I work hard to make this course interesting and informative, bringing in about a half-dozen guest speakers scattered through the semester to provide different perspectives. Each class begins with a “Featured Photographer” segment showing examples of work by prominent photographers — Ansel Adams, Dorothea Lange, Elliott Erwitt, Gordon Parks and others. I believe strongly that one becomes a better writer by reading a wide array of authors. The same goes for photography.

My photography students easily grasp the mechanics of using their cameras and whatever app they use to edit their photos. They can fly airplanes and build robots, so a digital camera is no challenge. The students are required to use actual cameras — not their phones. I explain at the beginning of the semester that using an actual camera with its viewfinder crammed into your eyeball will make them better photographers with their phones as well. I also freely admit that these days I take about 90% of my images with my iPhone, which has an amazing camera. But spending the first 50 years of my time taking photos using a “real” camera certainly had its effect on how I approach photography.

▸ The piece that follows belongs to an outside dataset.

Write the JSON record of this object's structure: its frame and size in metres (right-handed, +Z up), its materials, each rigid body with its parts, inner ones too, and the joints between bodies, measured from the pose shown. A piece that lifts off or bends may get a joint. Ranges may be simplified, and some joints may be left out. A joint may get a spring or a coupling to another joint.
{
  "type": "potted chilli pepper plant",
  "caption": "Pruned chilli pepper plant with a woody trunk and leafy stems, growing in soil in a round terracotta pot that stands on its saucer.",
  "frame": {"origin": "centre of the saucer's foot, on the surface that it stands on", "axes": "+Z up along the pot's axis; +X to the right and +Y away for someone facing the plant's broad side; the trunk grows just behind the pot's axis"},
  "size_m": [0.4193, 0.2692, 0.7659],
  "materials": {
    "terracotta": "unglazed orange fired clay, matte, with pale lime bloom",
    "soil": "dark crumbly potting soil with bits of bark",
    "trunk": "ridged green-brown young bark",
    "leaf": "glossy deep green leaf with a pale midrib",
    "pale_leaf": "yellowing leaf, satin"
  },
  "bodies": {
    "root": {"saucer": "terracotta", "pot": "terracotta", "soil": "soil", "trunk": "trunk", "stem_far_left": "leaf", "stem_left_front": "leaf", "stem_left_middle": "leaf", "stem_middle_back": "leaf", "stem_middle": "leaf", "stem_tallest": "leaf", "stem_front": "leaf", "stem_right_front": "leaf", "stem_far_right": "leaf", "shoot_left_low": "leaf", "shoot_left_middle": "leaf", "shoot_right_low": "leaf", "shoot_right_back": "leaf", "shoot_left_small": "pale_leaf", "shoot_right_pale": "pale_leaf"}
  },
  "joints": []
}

What I love most about teaching and working at LeTourneau is the diverse student body, with its healthy mix of domestic and international students. I teach and work with students from China, South Korea, Mongolia, Nigeria, India, Nepal, as well as a couple of dual-credit students who either attend area high schools or are home-schooled.

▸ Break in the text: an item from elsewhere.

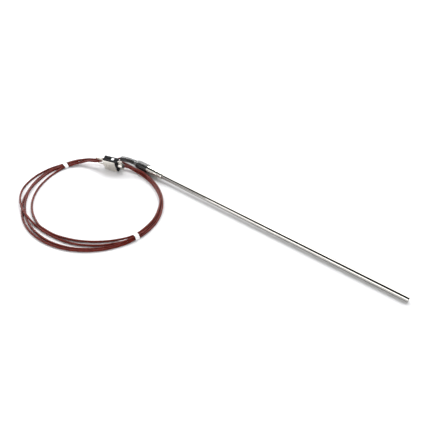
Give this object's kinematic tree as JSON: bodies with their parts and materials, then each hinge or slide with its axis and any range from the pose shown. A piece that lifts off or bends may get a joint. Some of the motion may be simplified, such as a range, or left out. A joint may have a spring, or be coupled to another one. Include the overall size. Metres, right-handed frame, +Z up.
{
  "type": "thermocouple",
  "caption": "Straight metal-sheathed thermocouple probe with a shrink-sleeved transition, a thin coiled and tied lead and a miniature flat-pin plug with a metal cable clamp.",
  "frame": {"origin": "on the table under the middle of the probe: bottom centre of the box round the probe without its free lead, coil, ties and plug", "axes": "+X along the probe towards its closed tip, +Z up; the coil lies on the -Y side of the probe's lead end"},
  "size_m": [0.4338, 0.1638, 0.0192],
  "materials": {
    "sheath_steel": "bright-drawn stainless tube with fine lengthwise and ring marks",
    "sleeve_steel": "turned stainless steel",
    "plated_steel": "nickel-plated pressed steel, satin",
    "magnesia": "compacted white powder",
    "iron": "drawn iron wire",
    "constantan": "drawn copper-nickel wire",
    "positive_pin": "bright flat iron pin",
    "negative_pin": "bright flat copper-nickel pin",
    "epoxy": "poured epoxy",
    "lead_jacket": "glossy red-brown fluoropolymer jacket",
    "shrink_tube": "semi-gloss black heat-shrink tube",
    "tie_white": "plain white tape band",
    "plug_body": "moulded black thermoset",
    "grommet_rubber": "soft black rubber",
    "label_white": "blank write-on patch"
  },
  "bodies": {
    "root": {"sheath": "sheath_steel", "tip_cap": "sheath_steel", "transition_sleeve": "sleeve_steel", "sheath_collar": "sleeve_steel", "mineral_insulation": "magnesia", "positive_element": "iron", "negative_element": "constantan", "hot_junction": "constantan", "positive_splice": "plated_steel", "negative_splice": "plated_steel", "positive_lead_end": "iron", "negative_lead_end": "constantan", "potting_compound": "epoxy", "lead_inner_end": "lead_jacket", "strain_relief": "shrink_tube", "lead_exit": "lead_jacket", "lead_coil": "lead_jacket", "lead_to_plug": "lead_jacket", "coil_tie_1": "tie_white", "coil_tie_2": "tie_white", "plug_base": "plug_body", "plug_cover": "plug_body", "positive_pin": "positive_pin", "negative_pin": "negative_pin", "positive_terminal_screw": "plated_steel", "negative_terminal_screw": "plated_steel", "positive_plug_lead": "iron", "negative_plug_lead": "constantan", "clamp_plate": "plated_steel", "clamp_saddle": "plated_steel", "clamp_bracket": "plated_steel", "clamp_screw_upper": "plated_steel", "clamp_screw_lower": "plated_steel", "cover_screw_upper": "plated_steel", "cover_screw_lower": "plated_steel", "cover_screw_rear": "plated_steel", "cable_grommet": "grommet_rubber", "write_on_label": "label_white"}
  },
  "joints": []
}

That diversity extends to the current UNT class in which I am enrolled. Reading the online introductions we all had to make, my classmates are mainly from various regions in Texas but also Salt Rock, West Virginia; Little Rock, Arkansas; and Seattle, Washington. We are required to comment on at least one posting for each assignment. Everyone is civil, and many of the students put a lot of thought into their posts. Me, not so much. I turn in the minimum required on the discussion posts, instead spending my time making my actual assignment submissions as thorough as possible.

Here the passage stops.